If you can answer me these questions, then I can solve this problem. Thank you very much.

By the way

ymjiang commented 2 years ago

Hi qingyang, here's the clarification to some of your questions.

Does the python3 setup.py install of BytePS replace mxnet/3rdparty/ps-lite with byteps/3rdparty/ps-lite?

No.

If no, how does BytePS initialize it's own server and scheduler at the beginning of training, and at the same time, prevent the initialization of server and scheduler in import mxnet (they may occupy the DMLC_PS_ROOT_PORT)?

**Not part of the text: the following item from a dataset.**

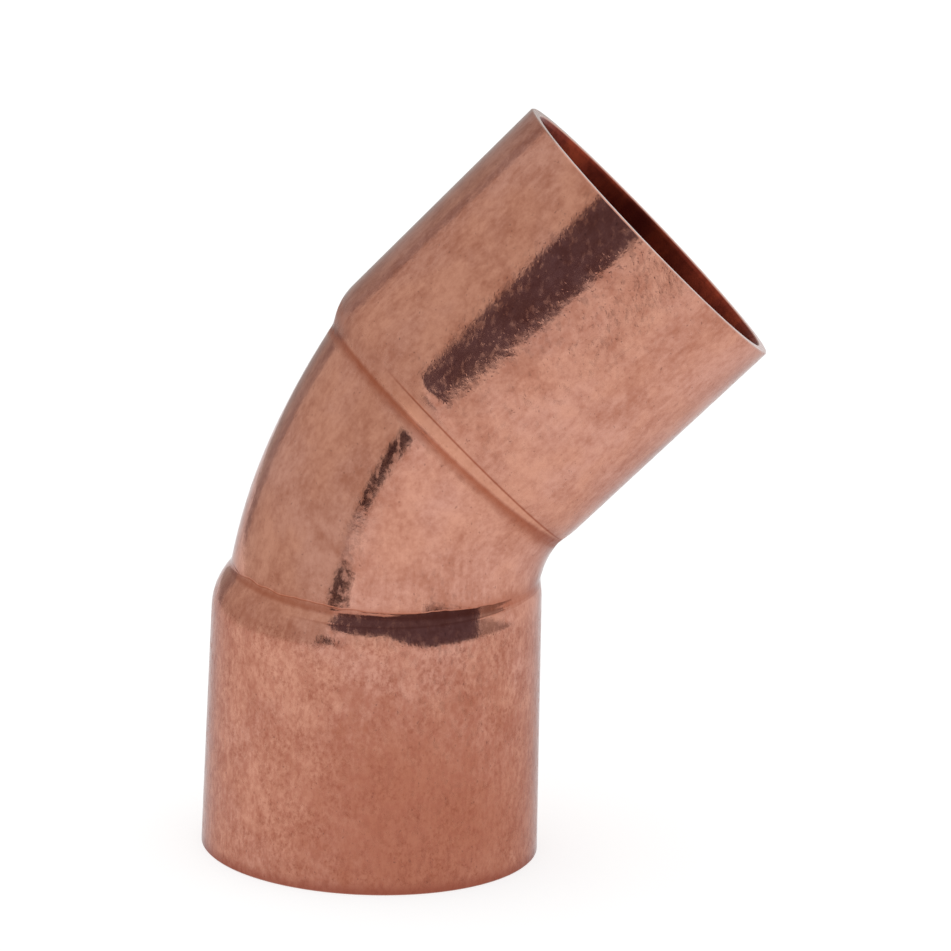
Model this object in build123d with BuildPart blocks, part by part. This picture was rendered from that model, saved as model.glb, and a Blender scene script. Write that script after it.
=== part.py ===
from build123d import *
import math
import os

# Forty-five degree elbow for soldered copper tube, with a cup at both ends.
# Millimetres and degrees. The origin is the centre of the lower mouth, with the lower
# cup's axis up +Z and the bend towards +X. The elbow stands on its lower mouth.

# Bend angle, and how far each mouth is from the point where the two cup axes meet
bend_angle = 45.0
mouth_to_bend = 26.85

# Cups, which taper a little on the outside from the mouth to the shoulder
tube_diameter = 22.22
solder_gap = 0.08
mouth_wall = 0.86
cup_taper = 0.3
lead_in_depth = 0.4
lead_in_width = 0.1
rim_chamfer = 0.1

# Shoulders, where the cups narrow to the bend
shoulder_height = 20.2
shoulder_angle = 44.0
shoulder_round = 4.8
shoulder_length = 2.6

# Bend between the shoulders. The back is its long outer side and the throat its short
# inner side, and both reaches are measured along the mitre from where the axes meet.
bend_wall = 0.8
back_reach = 8.63
back_radius = 49.0
back_sweep = 14.0
throat_reach = 13.15
throat_radius = 7.0
section_count = 7

# Sizes that follow from the ones above
bore_radius = tube_diameter / 2 + solder_gap
mouth_radius = bore_radius + lead_in_width + mouth_wall
shoulder_radius = mouth_radius - cup_taper
shoulder_turn = math.radians(shoulder_angle)
shoulder_slope = math.tan(shoulder_turn)
shoulder_top = shoulder_height + shoulder_length
throat_sweep = bend_angle / 2

# Directions in the plane of the bend
upper_axis = Vector(0, 0, 1).rotate(Axis.Y, bend_angle)
upper_across = Vector(1, 0, 0).rotate(Axis.Y, bend_angle)
mitre = Vector(1, 0, 0).rotate(Axis.Y, bend_angle / 2)

# Each cup's frame has X across the cup and Y along its axis from the mouth inwards
bend_point = Vector(0, 0, mouth_to_bend)
upper_mouth = bend_point + upper_axis * mouth_to_bend
lower_frame = Plane(origin=(0, 0, 0), x_dir=(1, 0, 0), z_dir=(0, -1, 0))
upper_frame = Plane(origin=upper_mouth, x_dir=upper_across, z_dir=(0, 1, 0))
cup_frames = (lower_frame, upper_frame)

# Centres of the two guide arcs that the bend's sections span
back_centre = bend_point + mitre * (back_radius - back_reach)
throat_centre = bend_point + mitre * (throat_radius + throat_reach)


def shoulder_cone(height, inset):
    """Radius of the shoulder's cone at a height above the mouth, moved in by inset."""
    inset_across = inset / math.cos(shoulder_turn)
    return shoulder_radius - inset_across - (height - shoulder_height) * shoulder_slope


def guide_point(centre, radius, angle):
    """Point on a guide arc at an angle from the mitre."""
    return centre - mitre.rotate(Axis.Y, angle) * radius


def bend_section(share, inset):
    """Plane and radius of the bend's round section at a share of its sweep, moved in by inset."""
    back_point = guide_point(back_centre, back_radius - inset, share * back_sweep)
    throat_point = guide_point(throat_centre, throat_radius + inset, share * throat_sweep)
    across = throat_point - back_point
    along = across.cross(Vector(0, -1, 0))
    return Plane(origin=(back_point + throat_point) / 2, x_dir=across, z_dir=along), across.length / 2


# Shares of the sweep, from -1 inside the lower cup to 1 inside the upper one
section_shares = [2 * index / (section_count - 1) - 1 for index in range(section_count)]

with BuildPart() as elbow_body:
    # Outside of each cup: a slightly tapered wall, then the rounded shoulder
    for frame in cup_frames:
        with BuildSketch(frame):
            with BuildLine():
                mouth_edge = (mouth_radius, 0)
                shoulder_corner = (shoulder_radius, shoulder_height)
                shoulder_tip = (shoulder_cone(shoulder_top, 0), shoulder_top)
                FilletPolyline(mouth_edge, shoulder_corner, shoulder_tip, radius=shoulder_round)
                Polyline(shoulder_tip, (0, shoulder_top), (0, 0), mouth_edge)
            make_face()
        revolve(axis=Axis(frame.origin, frame.y_dir))

    # Outside of the bend, lofted through round sections from cup to cup
    for share in section_shares:
        section_plane, section_radius = bend_section(share, 0)
        with BuildSketch(section_plane):
            Circle(section_radius)
    loft()

    # Passage through the bend, with straight walls from section to section
    for share in section_shares:
        section_plane, section_radius = bend_section(share, bend_wall)
        with BuildSketch(section_plane):
            Circle(section_radius)
    loft(ruled=True, mode=Mode.SUBTRACT)

    # Bore of each cup: a short lead-in, the tube's seat, and a stop that follows the shoulder
    stop_inset = bore_radius - shoulder_cone(shoulder_height, bend_wall)
    stop_height = shoulder_height - stop_inset / shoulder_slope
    stop_round = shoulder_round - bend_wall
    stop_bevel = stop_round * (math.tan(shoulder_turn / 2) - math.tan(shoulder_turn / 4))
    bevel_radius = bore_radius - stop_bevel * math.sin(shoulder_turn)
    bevel_height = stop_height + stop_bevel * math.cos(shoulder_turn)
    for frame in cup_frames:
        with BuildSketch(frame):
            with BuildLine():
                Polyline(
                    (0, 0),
                    (bore_radius + lead_in_width, 0),
                    (bore_radius, lead_in_depth),
                    (bore_radius, stop_height - stop_bevel),
                    (bevel_radius, bevel_height),
                    (shoulder_cone(shoulder_top, bend_wall), shoulder_top),
                    (0, shoulder_top),
                    close=True,
                )
            make_face()
        revolve(axis=Axis(frame.origin, frame.y_dir), mode=Mode.SUBTRACT)

    # Broken edges of both rims
    for frame in cup_frames:
        rim = elbow_body.faces().filter_by(GeomType.PLANE).sort_by_distance(frame.origin)[0]
        chamfer(rim.edges(), rim_chamfer)

os.makedirs("parts", exist_ok=True)
elbow_body.part.label = "elbow_body"
export_step(elbow_body.part, "parts/elbow_body.step")
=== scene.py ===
import math
from typing import NamedTuple

import bpy
import numpy as np
from mathutils import Matrix, Vector


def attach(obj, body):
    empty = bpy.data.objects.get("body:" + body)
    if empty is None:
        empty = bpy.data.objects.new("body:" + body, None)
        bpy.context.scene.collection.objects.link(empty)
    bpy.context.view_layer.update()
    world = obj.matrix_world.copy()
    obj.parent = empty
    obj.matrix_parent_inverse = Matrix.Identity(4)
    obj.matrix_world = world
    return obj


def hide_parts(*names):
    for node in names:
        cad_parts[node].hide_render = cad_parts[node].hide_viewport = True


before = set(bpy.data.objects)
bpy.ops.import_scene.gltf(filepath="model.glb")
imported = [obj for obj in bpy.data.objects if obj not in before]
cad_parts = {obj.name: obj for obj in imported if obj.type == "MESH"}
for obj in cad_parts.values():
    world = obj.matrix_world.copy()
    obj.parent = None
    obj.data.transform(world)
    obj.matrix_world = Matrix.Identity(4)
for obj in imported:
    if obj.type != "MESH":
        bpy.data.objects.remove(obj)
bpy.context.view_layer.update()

MM = 0.001

# Elbow, in the frame of the CAD: the lower cup stands on its mouth at the origin, and
# the bend turns towards +X. Both halves have the same form, mirrored at the mitre.
HALF_BEND = math.radians(22.5)
MOUTH_TO_BEND = 26.83 * MM
MOUTH_RADIUS = 12.15 * MM
CUP_TAPER = 0.306 * MM
SHOULDER_HEIGHT = 20.41 * MM
SHOULDER_ANGLE = math.radians(47.8)
SHOULDER_ROUND = 4.65 * MM
BORE_RADIUS = 11.19 * MM
STOP_HEIGHT = 19.9 * MM
STOP_ROUND = 3.9 * MM
LEAD_IN_DEPTH = 0.4 * MM
LEAD_IN_WIDTH = 0.1 * MM
RIM_CHAMFER = 0.1 * MM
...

If you do not intend to use BytePS and MXNet KVStore at the same time, you don't need to worry about this. BytePS server is inited through "import byteps.server". You can check the code of byteps/server/__init__.py.


BTW: we do not maintain mxnet > 1.5.0

qingyangDuan commented 2 years ago

Ok, I get it. I fond "import byteps.server" in launch.py... Then I should add it to my training python file. But I still need to manually stop MXNet's initialization of server and scheduler in "import mxnet". Maybe MXNet 1.5.x is different from 1.5.0 . LOl.

qingyangDuan commented 2 years ago

Oh, I get it. In server and scheduler side. I only need to run "import byteps.server" and nothing else. Then I don't have all those problems mentioned before. Thanks again.